“Everybody wants a vaccine,” a random Facebook “friend” that I didn’t recognize said to me in a comment about the President’s push to have a vaccine for the coronavirus soon. Someone replied with, “Literally everyone.” That’s when the debate ensued on my normally quiet Facebook page. I had to turn off notifications on my phone because it became too annoying.
The gist of the argument that transpired on my Facebook post is the same argument that’s going to occur in the real world as we get closer to having a COVID-19 vaccine. To some, it’s the sign of victory they’ve been waiting for as they remain cooped up in their homes. For others, it’s a sign of defeat and government control as they see it as something that will be rushed with limited benefits and potential harm. Warnings of it being the “mark of the beast” even popped up as many claimed it will be mandatory, that those who do not have it will not be able to buy or sell as the Book of Revelation details.

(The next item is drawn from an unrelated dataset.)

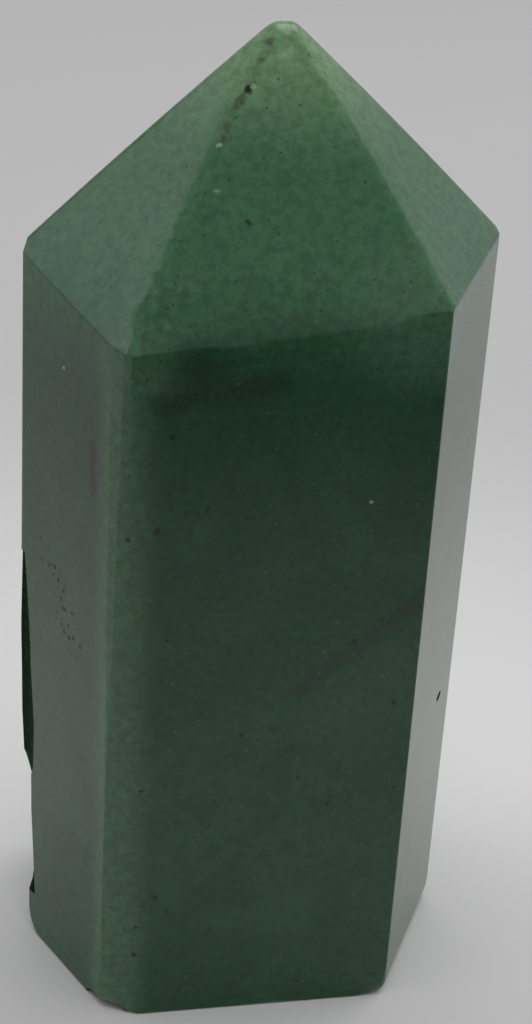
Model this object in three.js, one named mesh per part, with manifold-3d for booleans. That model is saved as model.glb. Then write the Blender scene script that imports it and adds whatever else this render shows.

Personally, I’m not a fan of vaccines. I do not get the flu vaccine and, oddly enough, haven’t had the flew in decades. I’m not one who actively goes after the pro-vaccine crowd, but I’m very quick to call out those who try to quash the scientific arguments against vaccines. Big Pharma is very much invested in making sure the anti-vaxxers are stifled, which instantly makes me skeptical about their motives as well as about vaccines.
Nevertheless, the majority of Americans believe in vaccines and want a COVID-19 vaccine as quickly as possible. That’s why this debate is going to continue to pop up and possibly dominate discussions on social media, especially after this announcement:
President Trump delivered another dose of optimism in the race to generate a COVID-19 vaccine on Friday when he announced a public-private partnership as part of what he called “Operation Warp Speed” to develop cure “by the end of the year.”
“This is an endeavor unlike anything our country has seen since the Manhattan Project…No one has seen anything like we’re doing now within our country since the second world war. Incredible,” Trump said in the White House Rose Garden.
“That means big and it means fast,” Trump continued. “It’s objective is to finish developing and then to manufacture and distribute a proven coronavirus vaccine…prior to the end of the year. I think we’re going to have some very good results coming out very quickly.”
Could it be mandatory? Possibly. Could those who get the vaccine also be given some sort of identifying document—such as a bracelet or (gasp!) a mark—saying they have had the vaccine? Possibly. The turmoil and fear surrounding the coronavirus has been strong enough to take people who were once staunch supporters of liberty and turn them into lukewarm supporters of draconian measures.
Whatever your stance on the coronavirus vaccine, it’s important to arm yourself with information. It’s one thing to agree that a vaccine should be available. It’s another thing altogether to believe vaccines should be made mandatory.
A majority of Americans want a vaccine. That’s their prerogative. But if proponents of a coronavirus vaccine start calling for it to be mandatory, patriots must stand up and fight for choice whether they’re getting the vaccine themselves or not.